TASK OBJECTIVE: Please write out the material below exactly as given.

===============

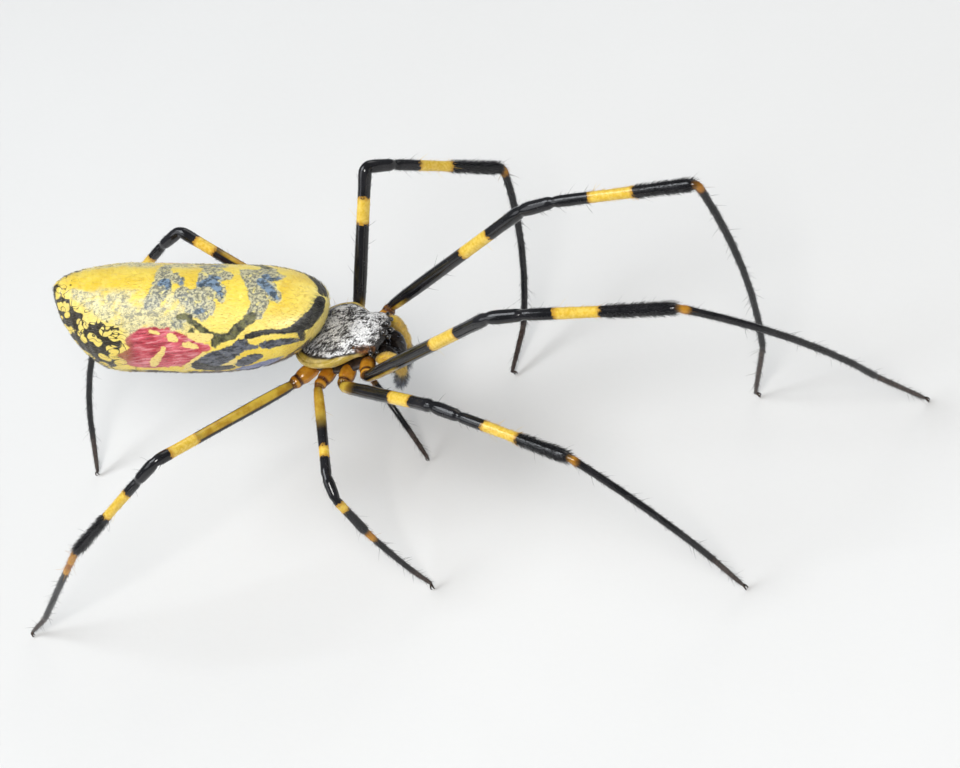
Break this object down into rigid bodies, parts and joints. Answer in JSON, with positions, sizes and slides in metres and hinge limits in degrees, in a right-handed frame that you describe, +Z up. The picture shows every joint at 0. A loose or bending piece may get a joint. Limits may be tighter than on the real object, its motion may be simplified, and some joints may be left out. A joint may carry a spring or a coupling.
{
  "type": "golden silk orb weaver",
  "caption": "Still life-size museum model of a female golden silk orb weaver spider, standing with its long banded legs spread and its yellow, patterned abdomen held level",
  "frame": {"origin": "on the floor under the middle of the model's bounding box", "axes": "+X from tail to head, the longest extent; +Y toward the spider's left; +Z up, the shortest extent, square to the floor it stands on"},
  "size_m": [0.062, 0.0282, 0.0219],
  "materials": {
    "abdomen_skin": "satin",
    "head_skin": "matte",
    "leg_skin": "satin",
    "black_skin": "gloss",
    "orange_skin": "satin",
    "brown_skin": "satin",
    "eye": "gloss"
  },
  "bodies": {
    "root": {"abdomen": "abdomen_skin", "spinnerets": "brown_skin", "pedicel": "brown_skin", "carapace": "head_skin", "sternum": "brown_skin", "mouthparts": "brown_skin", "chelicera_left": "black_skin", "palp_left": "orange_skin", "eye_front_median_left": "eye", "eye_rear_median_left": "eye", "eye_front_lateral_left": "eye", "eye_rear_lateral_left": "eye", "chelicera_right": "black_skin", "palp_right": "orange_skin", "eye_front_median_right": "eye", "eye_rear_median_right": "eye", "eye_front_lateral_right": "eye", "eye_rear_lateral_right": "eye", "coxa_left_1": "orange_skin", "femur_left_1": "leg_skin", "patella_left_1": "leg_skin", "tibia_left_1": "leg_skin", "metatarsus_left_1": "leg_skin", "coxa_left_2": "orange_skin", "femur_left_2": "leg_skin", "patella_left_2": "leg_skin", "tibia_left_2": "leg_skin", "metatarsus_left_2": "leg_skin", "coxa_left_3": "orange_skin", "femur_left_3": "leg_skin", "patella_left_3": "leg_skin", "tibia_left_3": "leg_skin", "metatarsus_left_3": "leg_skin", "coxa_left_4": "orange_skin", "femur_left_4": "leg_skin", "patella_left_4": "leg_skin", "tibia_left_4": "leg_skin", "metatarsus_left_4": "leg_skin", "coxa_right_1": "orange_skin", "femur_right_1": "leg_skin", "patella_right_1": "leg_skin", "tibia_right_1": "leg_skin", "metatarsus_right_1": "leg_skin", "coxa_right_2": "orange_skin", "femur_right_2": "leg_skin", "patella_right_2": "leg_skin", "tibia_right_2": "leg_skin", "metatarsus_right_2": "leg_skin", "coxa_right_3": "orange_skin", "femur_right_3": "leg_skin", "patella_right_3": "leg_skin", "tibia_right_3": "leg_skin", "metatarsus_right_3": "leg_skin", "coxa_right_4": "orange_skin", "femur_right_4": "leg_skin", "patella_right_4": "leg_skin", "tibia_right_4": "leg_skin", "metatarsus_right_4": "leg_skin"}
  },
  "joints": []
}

===============

TASK RESULT:
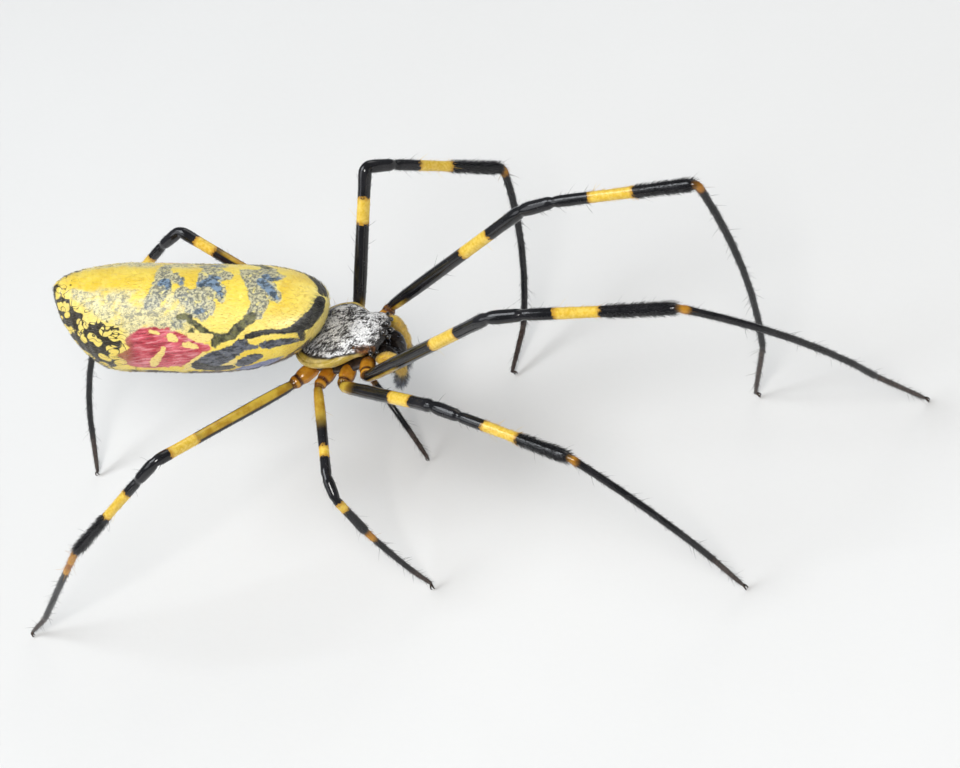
Break this object down into rigid bodies, parts and joints. Answer in JSON, with positions, sizes and slides in metres and hinge limits in degrees, in a right-handed frame that you describe, +Z up. The picture shows every joint at 0. A loose or bending piece may get a joint. Limits may be tighter than on the real object, its motion may be simplified, and some joints may be left out. A joint may carry a spring or a coupling.
{
  "type": "golden silk orb weaver",
  "caption": "Still life-size museum model of a female golden silk orb weaver spider, standing with its long banded legs spread and its yellow, patterned abdomen held level",
  "frame": {"origin": "on the floor under the middle of the model's bounding box", "axes": "+X from tail to head, the longest extent; +Y toward the spider's left; +Z up, the shortest extent, square to the floor it stands on"},
  "size_m": [0.062, 0.0282, 0.0219],
  "materials": {
    "abdomen_skin": "satin",
    "head_skin": "matte",
    "leg_skin": "satin",
    "black_skin": "gloss",
    "orange_skin": "satin",
    "brown_skin": "satin",
    "eye": "gloss"
  },
  "bodies": {
    "root": {"abdomen": "abdomen_skin", "spinnerets": "brown_skin", "pedicel": "brown_skin", "carapace": "head_skin", "sternum": "brown_skin", "mouthparts": "brown_skin", "chelicera_left": "black_skin", "palp_left": "orange_skin", "eye_front_median_left": "eye", "eye_rear_median_left": "eye", "eye_front_lateral_left": "eye", "eye_rear_lateral_left": "eye", "chelicera_right": "black_skin", "palp_right": "orange_skin", "eye_front_median_right": "eye", "eye_rear_median_right": "eye", "eye_front_lateral_right": "eye", "eye_rear_lateral_right": "eye", "coxa_left_1": "orange_skin", "femur_left_1": "leg_skin", "patella_left_1": "leg_skin", "tibia_left_1": "leg_skin", "metatarsus_left_1": "leg_skin", "coxa_left_2": "orange_skin", "femur_left_2": "leg_skin", "patella_left_2": "leg_skin", "tibia_left_2": "leg_skin", "metatarsus_left_2": "leg_skin", "coxa_left_3": "orange_skin", "femur_left_3": "leg_skin", "patella_left_3": "leg_skin", "tibia_left_3": "leg_skin", "metatarsus_left_3": "leg_skin", "coxa_left_4": "orange_skin", "femur_left_4": "leg_skin", "patella_left_4": "leg_skin", "tibia_left_4": "leg_skin", "metatarsus_left_4": "leg_skin", "coxa_right_1": "orange_skin", "femur_right_1": "leg_skin", "patella_right_1": "leg_skin", "tibia_right_1": "leg_skin", "metatarsus_right_1": "leg_skin", "coxa_right_2": "orange_skin", "femur_right_2": "leg_skin", "patella_right_2": "leg_skin", "tibia_right_2": "leg_skin", "metatarsus_right_2": "leg_skin", "coxa_right_3": "orange_skin", "femur_right_3": "leg_skin", "patella_right_3": "leg_skin", "tibia_right_3": "leg_skin", "metatarsus_right_3": "leg_skin", "coxa_right_4": "orange_skin", "femur_right_4": "leg_skin", "patella_right_4": "leg_skin", "tibia_right_4": "leg_skin", "metatarsus_right_4": "leg_skin"}
  },
  "joints": []
}